_Material provided_
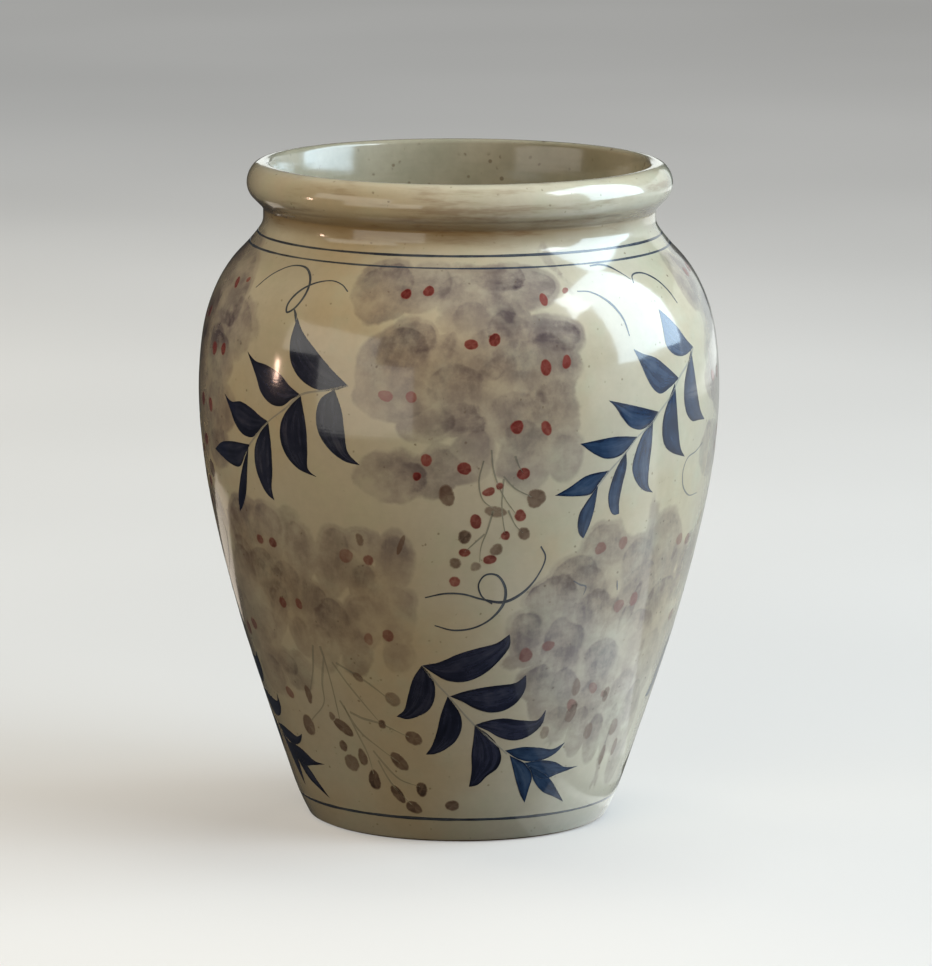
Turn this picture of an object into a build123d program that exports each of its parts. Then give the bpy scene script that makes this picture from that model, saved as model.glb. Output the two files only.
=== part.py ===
from build123d import *

# A wide-mouthed stoneware jar: a pear-shaped body on a low foot ring, a short neck and a rolled rim.
# The clay is formed in three sections, luted (joined with wet clay) to each other: the foot ring, the
# body with its floor, and the neck with its rolled rim. A glaze coat lines the inside, another covers
# the outside, and they meet on the crown of the rim. Three painted cobalt bands lie in grooves of the
# outer coat.
#
# Everything is turned about +Z. The jar stands on Z = 0, and the origin is the centre of its foot.
# Outlines are drawn in the XZ plane, where X is the radius, and all lengths are in millimetres.

import math
import os

# ---- Driving dimensions ----

WALL = 5.0                      # thickness of the finished wall, with both glaze coats
GLAZE = 0.5                     # thickness of each glaze coat
FLOOR_TOP_Z = 12.0              # height of the finished floor inside the jar

# The outer glaze starts here, just above the bare edge of the foot
GLAZE_STOP_R = 56.8
GLAZE_STOP_Z = 0.95
GLAZE_STOP_SLOPE = 54.0

# The finished outside above that, as (height, slope there in degrees from the radial direction). It
# is a chain of tangent arcs between these places, and straight where the slope stays the same.
FOOT_SLOPES = [
    (1.4, 62.0),
    (4.8, 64.3),                # the foot ring ends here
]
BODY_SLOPES = [
    (16.0, 71.4),
    (60.0, 72.1),
    (120.0, 78.4),
    (155.0, 86.6),
    (185.0, 97.9),
    (204.0, 116.0),
    (217.0, 135.0),             # the neck section is luted on here
]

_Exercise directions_
Would you reproduce the material above in full, exactly as given?

_Solved problem_
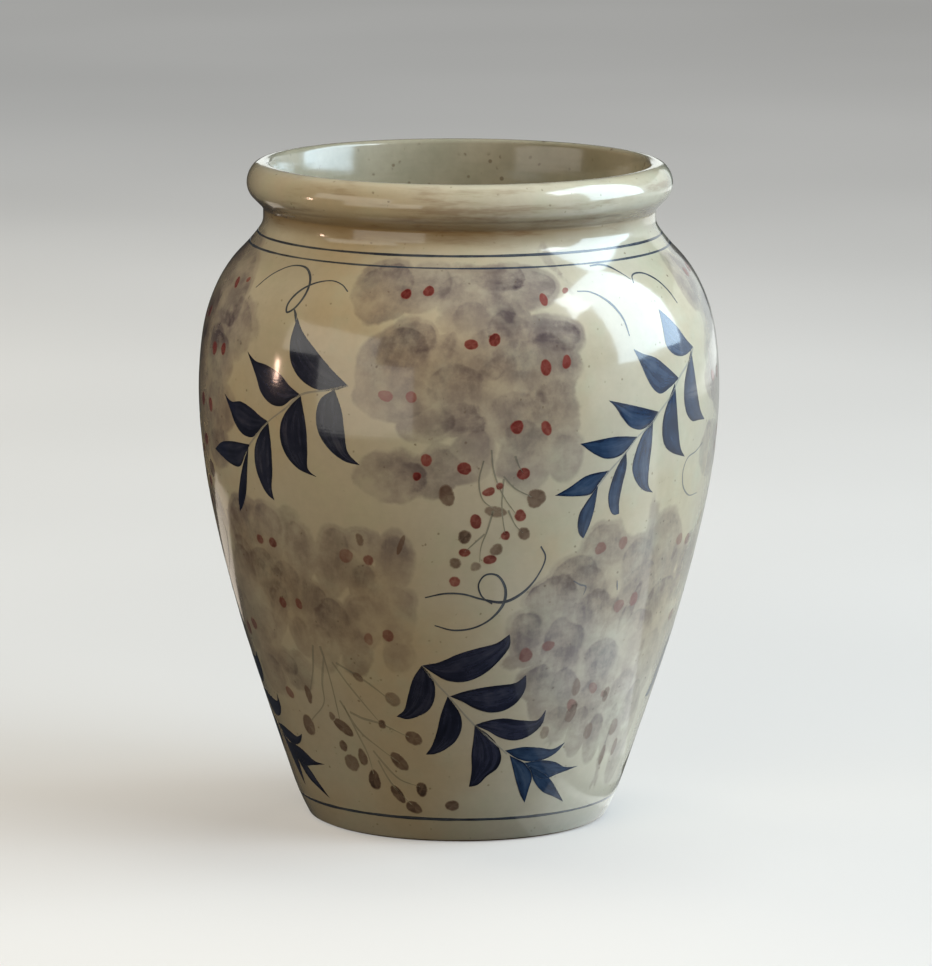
Turn this picture of an object into a build123d program that exports each of its parts. Then give the bpy scene script that makes this picture from that model, saved as model.glb. Output the two files only.
=== part.py ===
from build123d import *

# A wide-mouthed stoneware jar: a pear-shaped body on a low foot ring, a short neck and a rolled rim.
# The clay is formed in three sections, luted (joined with wet clay) to each other: the foot ring, the
# body with its floor, and the neck with its rolled rim. A glaze coat lines the inside, another covers
# the outside, and they meet on the crown of the rim. Three painted cobalt bands lie in grooves of the
# outer coat.
#
# Everything is turned about +Z. The jar stands on Z = 0, and the origin is the centre of its foot.
# Outlines are drawn in the XZ plane, where X is the radius, and all lengths are in millimetres.

import math
import os

# ---- Driving dimensions ----

WALL = 5.0                      # thickness of the finished wall, with both glaze coats
GLAZE = 0.5                     # thickness of each glaze coat
FLOOR_TOP_Z = 12.0              # height of the finished floor inside the jar

# The outer glaze starts here, just above the bare edge of the foot
GLAZE_STOP_R = 56.8
GLAZE_STOP_Z = 0.95
GLAZE_STOP_SLOPE = 54.0

# The finished outside above that, as (height, slope there in degrees from the radial direction). It
# is a chain of tangent arcs between these places, and straight where the slope stays the same.
FOOT_SLOPES = [
    (1.4, 62.0),
    (4.8, 64.3),                # the foot ring ends here
]
BODY_SLOPES = [
    (16.0, 71.4),
    (60.0, 72.1),
    (120.0, 78.4),
    (155.0, 86.6),
    (185.0, 97.9),
    (204.0, 116.0),
    (217.0, 135.0),             # the neck section is luted on here
]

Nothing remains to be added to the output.